Simon Boccanegra à Bastille : le retour du Doge Tézier
La scène s'ouvre sur une imposante quille de navire, symbole du pouvoir menaçant et menacé du corsaire au tragique destin de doge. La mise en scène de Calixto Bieito est axée autour de cette quille, coquille vide explorée tout au long de la performance, dans ses méandres à l’image de l’intrigue et de la psychologie des personnages. La scène bénéficie également des projections vidéos de Sarah Derendinger, enrichissant la narration par des images évocatrices : celles retransmettant l'action sur scène, en particulier pour s’approcher au plus près des personnages lorsqu’ils s’éloignent.
Les costumes conçus par Ingo Krügler évoquent les tenues de la classe ouvrière des années 1950, et certaines ressemblances dans ce vestiaire indiquent les proximités entre factions ou entre individus.
La mise en scène de Calixto Bieito, tout en étant minimaliste, réussit ainsi à créer un espace expressif pour l'histoire, cadré par les lumières de Michael Bauer et appuyé par une direction musicale attentive.

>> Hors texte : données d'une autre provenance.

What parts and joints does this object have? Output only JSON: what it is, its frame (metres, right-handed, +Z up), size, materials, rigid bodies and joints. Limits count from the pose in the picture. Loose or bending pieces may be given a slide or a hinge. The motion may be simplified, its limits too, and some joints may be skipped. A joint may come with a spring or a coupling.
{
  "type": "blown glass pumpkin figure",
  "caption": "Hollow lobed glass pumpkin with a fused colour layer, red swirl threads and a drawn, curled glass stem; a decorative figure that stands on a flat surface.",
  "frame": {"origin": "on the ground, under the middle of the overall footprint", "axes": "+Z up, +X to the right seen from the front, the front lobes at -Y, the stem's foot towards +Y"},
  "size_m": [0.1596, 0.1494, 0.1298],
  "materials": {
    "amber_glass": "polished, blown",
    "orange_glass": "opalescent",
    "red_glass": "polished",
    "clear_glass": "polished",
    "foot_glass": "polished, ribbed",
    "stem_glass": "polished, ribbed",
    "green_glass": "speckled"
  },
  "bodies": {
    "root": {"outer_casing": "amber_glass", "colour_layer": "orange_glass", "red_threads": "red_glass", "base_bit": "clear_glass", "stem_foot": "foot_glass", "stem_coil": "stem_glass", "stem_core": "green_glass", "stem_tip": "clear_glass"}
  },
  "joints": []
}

Les chœurs, sous la direction d'Alessandro Di Stefano, offrent une performance harmonieuse musicalement, bien que le jeu scénique des choristes dans certaines scènes clés soit sous-exploité au vu de l’expression dramatique.
Chaque soliste apporte pourtant une contribution riche et individualisée à la réalisation de l'œuvre de Verdi, soulignant les problématiques émotionnelles et les nuances dramatiques de l'opéra. Avec cette théâtralité, Etienne Dupuis déploie en Paolo Albiani une gamme vocale nourrie et profondément nuancée pour explorer les facettes complexes de son personnage. L’autre courtisan, Pietro, est incarné tout en contraste, en douceur et clarté par Alejandro Baliñas Vieites, bien qu'il s’approche d’une puissance vocale fidèle aux exigences de son rôle et de ce répertoire.

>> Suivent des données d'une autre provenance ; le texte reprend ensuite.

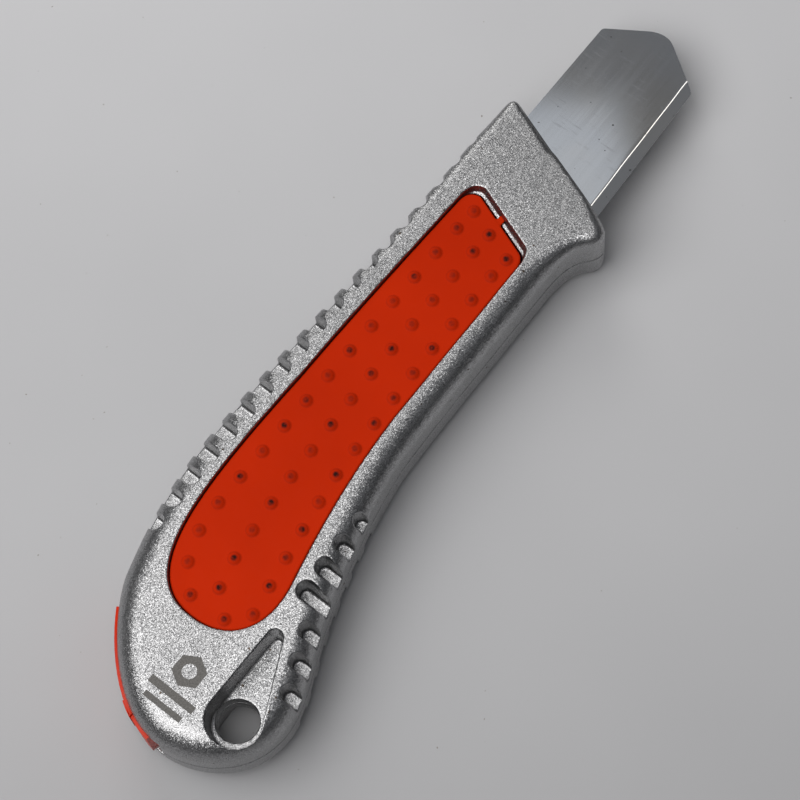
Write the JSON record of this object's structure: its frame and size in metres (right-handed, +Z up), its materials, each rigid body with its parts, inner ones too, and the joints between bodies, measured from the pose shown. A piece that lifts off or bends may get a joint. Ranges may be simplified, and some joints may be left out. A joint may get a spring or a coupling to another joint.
{
  "type": "utility knife",
  "caption": "Metal-bodied utility knife with a sliding wide blade, dimpled rubber grip pads, notched spine, finger slots and a hang hole.",
  "frame": {"origin": "under the middle of the knife's box, on the surface it lies on", "axes": "+X along the blade towards its tip, +Y towards the notched spine, +Z up through the thickness, with the slider's face down"},
  "size_m": [0.1804, 0.0494, 0.019],
  "materials": {
    "silver_casting": "silver sparkle paint over zinc casting",
    "grip_rubber": "satin orange rubber with low domes",
    "blade_steel": "polished steel with fine scratches and a ground bevel",
    "black_plastic": "black moulded plastic",
    "orange_plastic": "orange moulded plastic",
    "spring_steel": "rolled stainless sheet",
    "pin_steel": "drawn steel",
    "screw_steel": "dark zinc-plated steel"
  },
  "bodies": {
    "housing": {"top_shell": "silver_casting", "bottom_shell": "silver_casting", "grip_pad_top": "grip_rubber", "grip_pad_bottom": "grip_rubber", "detent_plate": "spring_steel", "blade_liner": "spring_steel", "latch_pin": "pin_steel", "shell_screw_nose": "screw_steel", "shell_screw_mid": "screw_steel", "shell_screw_tail": "screw_steel", "dowel_pin_front": "pin_steel", "dowel_pin_rear": "pin_steel"},
    "carriage": {"blade": "blade_steel", "blade_carrier": "black_plastic", "blade_pin": "pin_steel", "leaf_spring": "spring_steel", "spring_rivet_1": "pin_steel", "spring_rivet_2": "pin_steel"},
    "button": {"thumb_button": "orange_plastic"},
    "cap": {"end_cap": "orange_plastic"},
    "latch": {"cap_latch": "orange_plastic"}
  },
  "joints": [
    {"name": "blade_slide", "type": "slide", "parent": "housing", "child": "carriage", "axis": [1, 0, 0], "range_m": [-0.04, 0.018]},
    {"name": "button_press", "type": "slide", "parent": "carriage", "child": "button", "axis": [0, 0, 1], "range_m": [0, 0.0008], "stiffness_N_per_m": 2000, "springref_m": -0.0002, "deforming": ["leaf_spring"]},
    {"name": "cap_pull", "type": "slide", "parent": "housing", "child": "cap", "axis": [-1, 0, 0], "range_m": [0, 0.012]},
    {"name": "latch_swing", "type": "hinge", "parent": "housing", "child": "latch", "pos_m": [-0.08642, -0.0079, 0.0095], "axis": [0, 0, 1], "range_deg": [0, 25]}
  ]
}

Paolo Bondi, en capitaine des arbalétriers, emploie un chant plus dramatique avec un timbre chaleureux mais vulnérable. Marianne Chandelier offre une légèreté et une subtilité contrastant avec le personnage d'Amelia dont elle est la servante. Ces personnages enrichissent ainsi la palette vocale de l'ensemble.
Jacopo Fiesco, interprété par Mika Kares, joue un rôle crucial dans l'opéra, incarnant une figure centrale autour de laquelle gravitent des enjeux majeurs de l'intrigue. Sa performance vocale est à cette image, caractérisée par une ample puissance, qui résonne à travers la salle. Le timbre est riche, chevronné, l'utilisation de vibratos ajoutant une couche supplémentaire de complexité et de profondeur au caractère.
Charles Castronovo, dans le rôle de Gabriele Adorno, propose une performance épurée et précise, exprimant avec finesse l'amour profond que ressent son personnage pour Amelia. Sa technique vocale, agile et caractérisée par un timbre chaud dans une tessiture plutôt légère, permet de transmettre efficacement les émotions sous-jacentes de la musique, notamment lors de son premier duo avec Amelia.
Nicole Car, incarnant Maria Boccanegra (Amelia Grimaldi), se distingue par une puissance vocale qui remplit toute la salle et un travail lyrique raffiné et dynamique, adaptant son timbre et son interprétation aux différentes situations dramatiques avec une grande agilité. Son "salut" final témoigne de son engagement scénique et vocal, concluant sa performance avec une élégance et un dynamisme qui captivent le public.
Retrouvez notre interview de Nicole Car à l'occasion de cette prise de rôle
Ludovic Tézier incarne Simon Boccanegra en naviguant avec aisance à travers les diverses strates émotionnelles de son personnage, grâce à un timbre chaleureux et une articulation claire et précise. Sa performance vocale révèle une compréhension profonde de la complexité inhérente de ce simple pirate devenu Doge de Gênes, alternant entre puissance et vulnérabilité avec une maîtrise constante des nuances et de la projection.
La direction musicale de Thomas Hengelbrock se distingue par une approche raffinée des solos instrumentaux et un équilibre orchestral recherché, permettant des nuances subtiles dans une interprétation équilibrée, adaptée à la richesse de la partition mais aussi aux dimensions de la salle (par des montées expressives lorsque nécessaire).
Cette production de Simon Boccanegra à l'Opéra de Paris souligne la profondeur et la complexité de l'œuvre de Verdi, grâce à une interprétation où chaque membre de la distribution enrichit le récit par sa présence vocale et scénique. Le public exprime sa reconnaissance envers tous les artistes, avec une attention particulière accordée à Nicole Car et Ludovic Tézier.